▸ **THE EXERCISE**: Return only the lines between the line holding "for name, solid" and the line holding "cad_parts[obj.name] = obj", the two boundary lines included, exactly as they appear.

Excerpt from a dataset:
»»

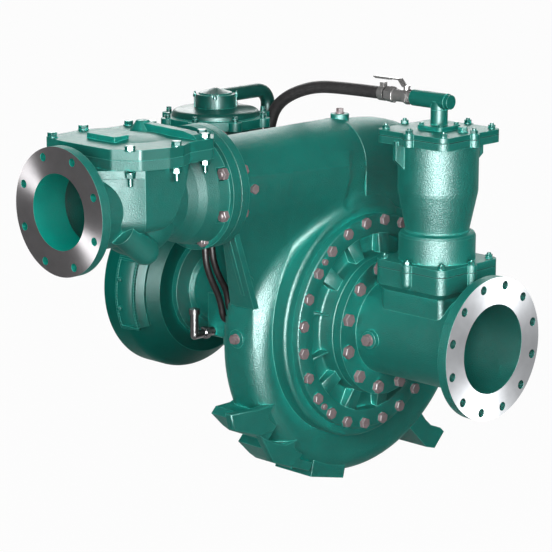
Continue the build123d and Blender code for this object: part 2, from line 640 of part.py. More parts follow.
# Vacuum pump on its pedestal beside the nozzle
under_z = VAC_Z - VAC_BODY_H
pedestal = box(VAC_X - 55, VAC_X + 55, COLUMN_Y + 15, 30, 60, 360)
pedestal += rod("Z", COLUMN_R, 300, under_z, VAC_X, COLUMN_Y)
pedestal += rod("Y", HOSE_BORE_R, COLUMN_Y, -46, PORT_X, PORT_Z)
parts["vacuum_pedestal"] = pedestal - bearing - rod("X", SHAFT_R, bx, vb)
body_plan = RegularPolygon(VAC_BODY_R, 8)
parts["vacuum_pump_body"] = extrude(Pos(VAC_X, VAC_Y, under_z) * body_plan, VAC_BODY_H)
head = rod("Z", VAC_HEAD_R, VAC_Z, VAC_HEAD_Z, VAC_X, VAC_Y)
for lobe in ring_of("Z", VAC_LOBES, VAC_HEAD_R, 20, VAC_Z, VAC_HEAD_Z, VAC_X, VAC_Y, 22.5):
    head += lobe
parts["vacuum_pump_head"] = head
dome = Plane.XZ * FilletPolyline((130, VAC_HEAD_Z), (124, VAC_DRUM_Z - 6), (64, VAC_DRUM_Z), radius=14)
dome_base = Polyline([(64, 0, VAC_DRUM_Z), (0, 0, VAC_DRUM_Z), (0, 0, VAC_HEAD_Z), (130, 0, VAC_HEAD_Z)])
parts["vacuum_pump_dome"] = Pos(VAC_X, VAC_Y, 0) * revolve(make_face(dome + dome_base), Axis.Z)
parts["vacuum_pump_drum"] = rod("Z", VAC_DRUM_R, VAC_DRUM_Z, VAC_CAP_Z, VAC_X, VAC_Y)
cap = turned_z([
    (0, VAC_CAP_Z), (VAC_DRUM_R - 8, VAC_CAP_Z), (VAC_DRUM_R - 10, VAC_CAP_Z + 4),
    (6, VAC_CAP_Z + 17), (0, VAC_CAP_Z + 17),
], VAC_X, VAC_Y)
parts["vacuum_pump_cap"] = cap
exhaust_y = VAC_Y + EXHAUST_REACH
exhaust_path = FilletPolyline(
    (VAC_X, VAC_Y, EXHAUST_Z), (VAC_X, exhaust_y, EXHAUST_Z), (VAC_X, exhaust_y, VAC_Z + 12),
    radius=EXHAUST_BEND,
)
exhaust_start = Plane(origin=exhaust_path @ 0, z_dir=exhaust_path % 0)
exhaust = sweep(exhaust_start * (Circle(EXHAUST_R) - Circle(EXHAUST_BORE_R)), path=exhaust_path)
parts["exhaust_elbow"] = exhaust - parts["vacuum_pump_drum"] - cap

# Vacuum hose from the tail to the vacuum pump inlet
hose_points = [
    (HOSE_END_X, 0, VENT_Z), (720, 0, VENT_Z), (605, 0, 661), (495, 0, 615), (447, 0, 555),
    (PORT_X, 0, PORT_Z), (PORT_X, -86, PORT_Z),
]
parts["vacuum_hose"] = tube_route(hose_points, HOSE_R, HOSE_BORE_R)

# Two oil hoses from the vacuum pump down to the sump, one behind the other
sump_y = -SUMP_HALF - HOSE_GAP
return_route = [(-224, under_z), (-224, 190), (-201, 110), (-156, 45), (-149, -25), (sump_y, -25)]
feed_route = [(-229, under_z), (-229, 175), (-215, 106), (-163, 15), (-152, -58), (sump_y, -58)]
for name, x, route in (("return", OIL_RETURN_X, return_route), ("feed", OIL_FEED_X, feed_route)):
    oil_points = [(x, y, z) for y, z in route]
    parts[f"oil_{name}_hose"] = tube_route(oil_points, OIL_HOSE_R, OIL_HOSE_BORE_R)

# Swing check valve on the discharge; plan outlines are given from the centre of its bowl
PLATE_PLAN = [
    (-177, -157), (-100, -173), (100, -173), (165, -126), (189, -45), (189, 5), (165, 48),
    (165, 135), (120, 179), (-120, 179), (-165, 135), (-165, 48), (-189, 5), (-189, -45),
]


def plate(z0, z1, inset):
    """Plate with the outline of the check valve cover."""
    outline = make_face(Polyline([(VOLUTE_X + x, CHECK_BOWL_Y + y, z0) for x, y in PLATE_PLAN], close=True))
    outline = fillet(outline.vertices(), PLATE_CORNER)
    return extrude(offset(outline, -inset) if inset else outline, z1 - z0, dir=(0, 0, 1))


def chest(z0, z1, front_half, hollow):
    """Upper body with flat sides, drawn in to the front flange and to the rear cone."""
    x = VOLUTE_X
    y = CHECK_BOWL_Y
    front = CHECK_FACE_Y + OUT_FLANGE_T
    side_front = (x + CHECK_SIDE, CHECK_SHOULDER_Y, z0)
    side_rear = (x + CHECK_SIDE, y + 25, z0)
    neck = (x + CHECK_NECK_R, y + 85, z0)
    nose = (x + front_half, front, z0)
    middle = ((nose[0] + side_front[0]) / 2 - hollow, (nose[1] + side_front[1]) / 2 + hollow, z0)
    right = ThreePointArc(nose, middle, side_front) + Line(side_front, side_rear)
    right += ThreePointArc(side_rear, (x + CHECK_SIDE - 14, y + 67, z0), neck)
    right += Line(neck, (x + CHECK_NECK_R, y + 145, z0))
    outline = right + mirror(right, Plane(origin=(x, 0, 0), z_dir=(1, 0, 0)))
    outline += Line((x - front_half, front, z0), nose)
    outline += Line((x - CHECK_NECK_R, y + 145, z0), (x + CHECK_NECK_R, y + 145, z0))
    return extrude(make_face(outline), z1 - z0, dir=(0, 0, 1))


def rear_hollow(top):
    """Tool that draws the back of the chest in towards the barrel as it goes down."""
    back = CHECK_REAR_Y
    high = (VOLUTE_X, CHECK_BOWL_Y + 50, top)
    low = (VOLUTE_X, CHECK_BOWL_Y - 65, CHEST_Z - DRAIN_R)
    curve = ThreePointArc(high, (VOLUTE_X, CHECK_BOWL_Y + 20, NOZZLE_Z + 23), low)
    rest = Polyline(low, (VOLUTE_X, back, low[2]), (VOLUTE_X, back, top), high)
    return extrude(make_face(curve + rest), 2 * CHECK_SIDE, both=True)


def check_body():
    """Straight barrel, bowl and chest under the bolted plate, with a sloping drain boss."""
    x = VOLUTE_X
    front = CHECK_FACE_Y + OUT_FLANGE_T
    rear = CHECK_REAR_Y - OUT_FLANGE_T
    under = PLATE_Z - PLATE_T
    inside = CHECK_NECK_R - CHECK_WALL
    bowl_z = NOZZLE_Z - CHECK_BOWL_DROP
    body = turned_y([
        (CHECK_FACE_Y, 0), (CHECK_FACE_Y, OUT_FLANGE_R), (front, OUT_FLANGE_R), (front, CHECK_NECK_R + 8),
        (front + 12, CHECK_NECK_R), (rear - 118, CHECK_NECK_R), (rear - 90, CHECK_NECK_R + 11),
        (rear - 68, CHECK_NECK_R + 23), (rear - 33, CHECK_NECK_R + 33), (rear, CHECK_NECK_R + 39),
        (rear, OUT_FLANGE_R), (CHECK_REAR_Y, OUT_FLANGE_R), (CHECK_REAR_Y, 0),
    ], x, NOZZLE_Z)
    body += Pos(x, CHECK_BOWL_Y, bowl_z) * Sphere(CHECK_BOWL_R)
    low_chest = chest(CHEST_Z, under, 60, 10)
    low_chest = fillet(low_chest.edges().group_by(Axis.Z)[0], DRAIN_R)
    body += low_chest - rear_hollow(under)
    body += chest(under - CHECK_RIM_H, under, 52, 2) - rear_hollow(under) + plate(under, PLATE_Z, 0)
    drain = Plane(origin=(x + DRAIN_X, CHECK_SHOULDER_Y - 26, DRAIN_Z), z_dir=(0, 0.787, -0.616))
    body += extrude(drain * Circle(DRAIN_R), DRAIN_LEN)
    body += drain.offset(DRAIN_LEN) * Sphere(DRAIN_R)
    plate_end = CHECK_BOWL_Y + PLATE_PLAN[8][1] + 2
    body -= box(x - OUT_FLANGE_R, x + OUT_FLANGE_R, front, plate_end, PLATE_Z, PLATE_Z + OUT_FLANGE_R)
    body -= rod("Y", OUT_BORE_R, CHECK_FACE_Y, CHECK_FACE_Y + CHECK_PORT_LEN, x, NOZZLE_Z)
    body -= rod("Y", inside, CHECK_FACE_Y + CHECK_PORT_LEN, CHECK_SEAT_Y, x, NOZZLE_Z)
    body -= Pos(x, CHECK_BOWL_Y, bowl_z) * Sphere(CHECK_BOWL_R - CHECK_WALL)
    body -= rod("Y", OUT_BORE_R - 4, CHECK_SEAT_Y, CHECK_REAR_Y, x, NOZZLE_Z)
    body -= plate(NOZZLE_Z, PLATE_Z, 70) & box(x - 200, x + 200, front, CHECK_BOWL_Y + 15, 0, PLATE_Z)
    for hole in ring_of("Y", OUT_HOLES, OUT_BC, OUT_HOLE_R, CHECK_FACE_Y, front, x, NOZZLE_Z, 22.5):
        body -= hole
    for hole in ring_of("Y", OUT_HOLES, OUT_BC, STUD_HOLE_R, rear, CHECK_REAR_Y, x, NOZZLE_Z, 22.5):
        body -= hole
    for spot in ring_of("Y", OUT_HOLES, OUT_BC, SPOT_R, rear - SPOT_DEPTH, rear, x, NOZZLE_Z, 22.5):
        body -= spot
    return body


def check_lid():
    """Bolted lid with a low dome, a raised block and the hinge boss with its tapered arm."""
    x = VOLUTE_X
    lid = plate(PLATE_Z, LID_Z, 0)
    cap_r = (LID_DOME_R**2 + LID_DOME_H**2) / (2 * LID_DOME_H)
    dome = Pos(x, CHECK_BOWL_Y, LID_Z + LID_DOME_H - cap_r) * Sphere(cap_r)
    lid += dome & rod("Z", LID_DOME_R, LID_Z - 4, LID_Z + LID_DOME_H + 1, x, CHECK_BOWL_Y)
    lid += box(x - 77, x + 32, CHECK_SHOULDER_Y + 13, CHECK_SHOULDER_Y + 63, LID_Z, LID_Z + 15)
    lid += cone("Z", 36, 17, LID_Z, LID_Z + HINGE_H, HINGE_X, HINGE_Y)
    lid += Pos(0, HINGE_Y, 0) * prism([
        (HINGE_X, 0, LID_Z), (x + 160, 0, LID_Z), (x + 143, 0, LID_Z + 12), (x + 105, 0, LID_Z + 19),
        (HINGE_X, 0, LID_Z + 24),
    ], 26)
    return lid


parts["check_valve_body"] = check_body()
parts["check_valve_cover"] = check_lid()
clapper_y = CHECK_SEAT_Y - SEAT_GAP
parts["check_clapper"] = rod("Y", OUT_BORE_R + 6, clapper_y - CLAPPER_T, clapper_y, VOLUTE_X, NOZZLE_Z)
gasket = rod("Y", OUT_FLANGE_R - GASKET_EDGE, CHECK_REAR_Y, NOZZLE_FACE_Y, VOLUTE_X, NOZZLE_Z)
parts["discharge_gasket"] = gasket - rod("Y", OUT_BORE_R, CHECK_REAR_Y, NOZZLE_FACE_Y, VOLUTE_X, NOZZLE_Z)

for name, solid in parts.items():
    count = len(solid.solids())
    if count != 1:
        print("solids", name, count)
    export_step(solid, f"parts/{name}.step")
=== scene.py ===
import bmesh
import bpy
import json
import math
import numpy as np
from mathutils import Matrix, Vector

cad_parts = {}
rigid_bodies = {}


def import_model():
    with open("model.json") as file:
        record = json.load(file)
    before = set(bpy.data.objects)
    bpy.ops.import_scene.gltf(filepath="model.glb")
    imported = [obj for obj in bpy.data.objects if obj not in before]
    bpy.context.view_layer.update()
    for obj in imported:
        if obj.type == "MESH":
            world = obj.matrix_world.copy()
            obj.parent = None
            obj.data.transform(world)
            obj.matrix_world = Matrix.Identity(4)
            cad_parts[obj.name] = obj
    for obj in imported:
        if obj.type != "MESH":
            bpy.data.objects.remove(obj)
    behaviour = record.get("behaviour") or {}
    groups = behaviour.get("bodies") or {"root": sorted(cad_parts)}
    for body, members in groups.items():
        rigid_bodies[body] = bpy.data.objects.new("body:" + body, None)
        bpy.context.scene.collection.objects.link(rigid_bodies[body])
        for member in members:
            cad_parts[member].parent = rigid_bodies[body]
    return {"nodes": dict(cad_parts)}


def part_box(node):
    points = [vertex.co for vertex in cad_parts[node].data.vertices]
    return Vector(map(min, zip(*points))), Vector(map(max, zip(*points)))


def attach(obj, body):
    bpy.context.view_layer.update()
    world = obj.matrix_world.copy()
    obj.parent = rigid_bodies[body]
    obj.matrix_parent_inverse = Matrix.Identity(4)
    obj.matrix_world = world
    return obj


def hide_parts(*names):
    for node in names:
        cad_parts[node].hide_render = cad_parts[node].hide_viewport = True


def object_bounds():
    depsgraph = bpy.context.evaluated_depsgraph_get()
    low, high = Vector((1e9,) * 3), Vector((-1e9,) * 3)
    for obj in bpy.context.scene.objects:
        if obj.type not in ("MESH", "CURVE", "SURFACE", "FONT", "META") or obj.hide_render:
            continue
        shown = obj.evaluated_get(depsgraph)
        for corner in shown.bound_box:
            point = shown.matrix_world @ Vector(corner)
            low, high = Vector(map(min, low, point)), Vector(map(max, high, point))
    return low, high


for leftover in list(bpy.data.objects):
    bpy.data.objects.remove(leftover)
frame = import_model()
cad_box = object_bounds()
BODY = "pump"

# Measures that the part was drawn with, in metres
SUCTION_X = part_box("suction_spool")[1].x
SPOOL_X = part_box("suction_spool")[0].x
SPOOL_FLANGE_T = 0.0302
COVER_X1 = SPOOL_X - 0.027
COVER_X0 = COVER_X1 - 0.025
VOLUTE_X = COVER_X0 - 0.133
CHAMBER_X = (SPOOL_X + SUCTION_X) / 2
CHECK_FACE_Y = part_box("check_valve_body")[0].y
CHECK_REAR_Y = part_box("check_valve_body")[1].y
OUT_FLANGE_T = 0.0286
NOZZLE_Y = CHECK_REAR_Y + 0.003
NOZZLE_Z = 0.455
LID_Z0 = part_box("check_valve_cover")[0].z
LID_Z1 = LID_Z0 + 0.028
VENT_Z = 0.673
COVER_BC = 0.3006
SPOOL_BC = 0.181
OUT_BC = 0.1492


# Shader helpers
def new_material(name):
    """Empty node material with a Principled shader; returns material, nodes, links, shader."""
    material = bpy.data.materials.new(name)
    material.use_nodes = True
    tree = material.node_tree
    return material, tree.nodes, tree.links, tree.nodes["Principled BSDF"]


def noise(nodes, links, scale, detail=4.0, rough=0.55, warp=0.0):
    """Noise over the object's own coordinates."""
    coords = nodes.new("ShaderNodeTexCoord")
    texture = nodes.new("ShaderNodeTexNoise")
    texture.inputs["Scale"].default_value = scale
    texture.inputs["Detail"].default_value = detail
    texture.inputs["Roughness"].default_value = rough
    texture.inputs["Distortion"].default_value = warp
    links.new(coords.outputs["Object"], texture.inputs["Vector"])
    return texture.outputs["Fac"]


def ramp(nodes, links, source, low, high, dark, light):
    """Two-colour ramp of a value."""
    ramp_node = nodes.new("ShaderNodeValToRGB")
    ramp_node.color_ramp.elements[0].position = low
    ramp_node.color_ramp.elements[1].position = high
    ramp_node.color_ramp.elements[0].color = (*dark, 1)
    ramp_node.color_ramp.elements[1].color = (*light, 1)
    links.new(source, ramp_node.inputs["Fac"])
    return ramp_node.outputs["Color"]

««
»»

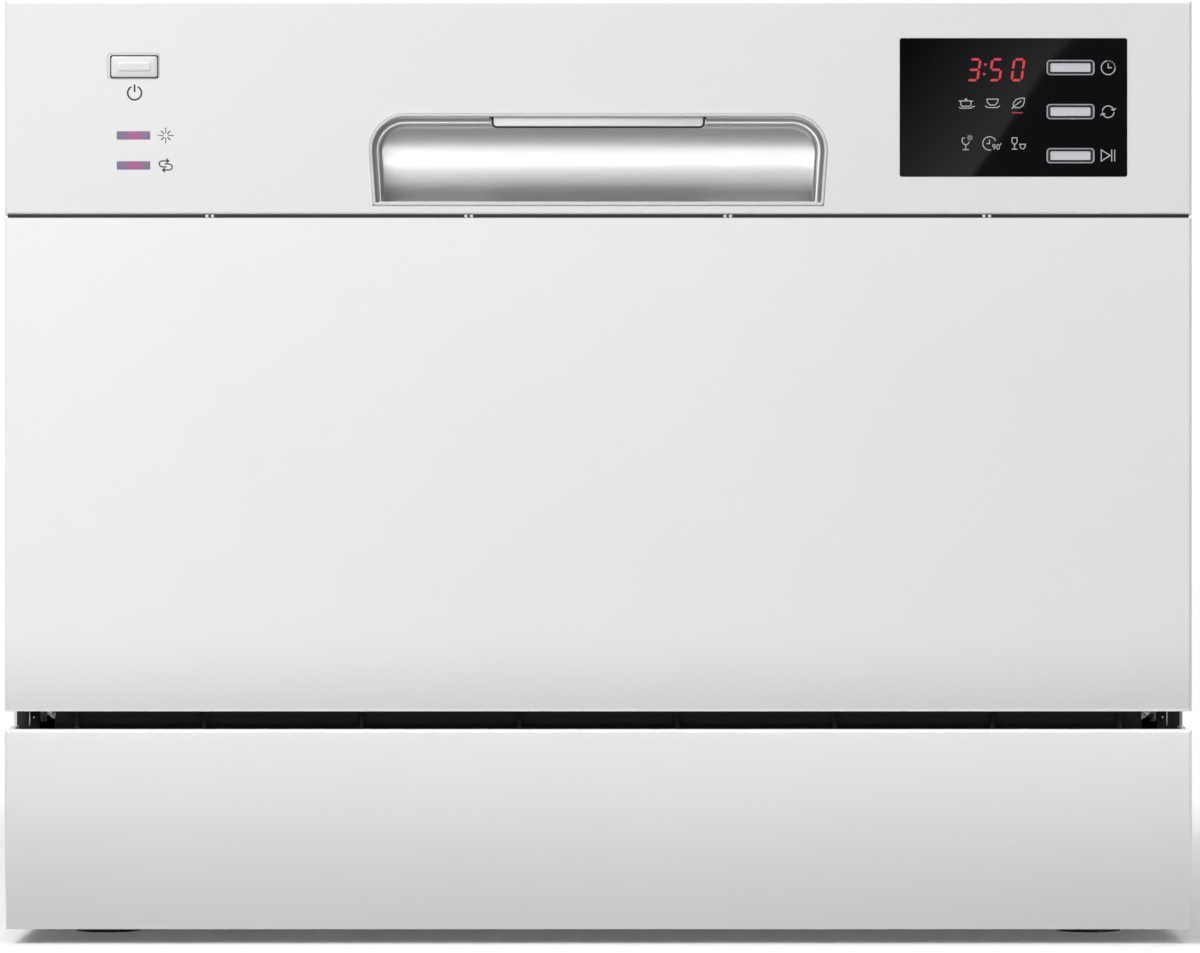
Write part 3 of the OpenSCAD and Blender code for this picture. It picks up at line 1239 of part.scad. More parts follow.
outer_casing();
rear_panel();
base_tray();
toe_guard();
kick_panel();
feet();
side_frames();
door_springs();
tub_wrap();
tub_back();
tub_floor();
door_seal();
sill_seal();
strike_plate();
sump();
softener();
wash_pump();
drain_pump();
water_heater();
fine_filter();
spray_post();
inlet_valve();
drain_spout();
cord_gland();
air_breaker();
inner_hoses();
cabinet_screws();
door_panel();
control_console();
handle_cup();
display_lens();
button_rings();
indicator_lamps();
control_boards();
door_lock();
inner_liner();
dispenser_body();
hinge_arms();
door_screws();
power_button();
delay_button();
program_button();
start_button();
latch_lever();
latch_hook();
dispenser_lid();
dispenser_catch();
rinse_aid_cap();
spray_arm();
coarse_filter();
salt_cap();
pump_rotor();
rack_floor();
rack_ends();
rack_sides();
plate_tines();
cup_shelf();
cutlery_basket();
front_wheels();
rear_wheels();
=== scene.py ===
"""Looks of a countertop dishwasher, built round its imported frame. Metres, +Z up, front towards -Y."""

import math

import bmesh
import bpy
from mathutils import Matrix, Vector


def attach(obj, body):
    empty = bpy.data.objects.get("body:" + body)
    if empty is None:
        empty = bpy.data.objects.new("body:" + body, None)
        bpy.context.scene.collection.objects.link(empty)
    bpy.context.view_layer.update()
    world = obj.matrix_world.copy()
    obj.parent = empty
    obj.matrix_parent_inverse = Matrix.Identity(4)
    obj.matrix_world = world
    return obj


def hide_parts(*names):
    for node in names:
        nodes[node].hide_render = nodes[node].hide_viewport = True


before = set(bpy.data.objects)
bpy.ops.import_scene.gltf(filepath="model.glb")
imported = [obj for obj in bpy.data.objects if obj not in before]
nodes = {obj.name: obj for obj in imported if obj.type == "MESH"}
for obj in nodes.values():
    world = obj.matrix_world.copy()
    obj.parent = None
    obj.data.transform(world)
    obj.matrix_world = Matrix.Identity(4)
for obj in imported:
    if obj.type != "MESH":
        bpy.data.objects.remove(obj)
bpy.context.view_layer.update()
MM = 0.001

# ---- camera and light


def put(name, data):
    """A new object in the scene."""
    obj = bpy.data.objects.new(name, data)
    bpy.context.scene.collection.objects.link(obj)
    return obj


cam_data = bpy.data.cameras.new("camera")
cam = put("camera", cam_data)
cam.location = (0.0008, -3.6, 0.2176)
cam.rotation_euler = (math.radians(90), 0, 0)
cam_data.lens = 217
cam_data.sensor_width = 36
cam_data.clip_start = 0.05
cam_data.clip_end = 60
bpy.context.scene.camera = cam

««

▸ **IN RESPONSE**:
for name, solid in parts.items():
    count = len(solid.solids())
    if count != 1:
        print("solids", name, count)
    export_step(solid, f"parts/{name}.step")
=== scene.py ===
import bmesh
import bpy
import json
import math
import numpy as np
from mathutils import Matrix, Vector

cad_parts = {}
rigid_bodies = {}


def import_model():
    with open("model.json") as file:
        record = json.load(file)
    before = set(bpy.data.objects)
    bpy.ops.import_scene.gltf(filepath="model.glb")
    imported = [obj for obj in bpy.data.objects if obj not in before]
    bpy.context.view_layer.update()
    for obj in imported:
        if obj.type == "MESH":
            world = obj.matrix_world.copy()
            obj.parent = None
            obj.data.transform(world)
            obj.matrix_world = Matrix.Identity(4)
            cad_parts[obj.name] = obj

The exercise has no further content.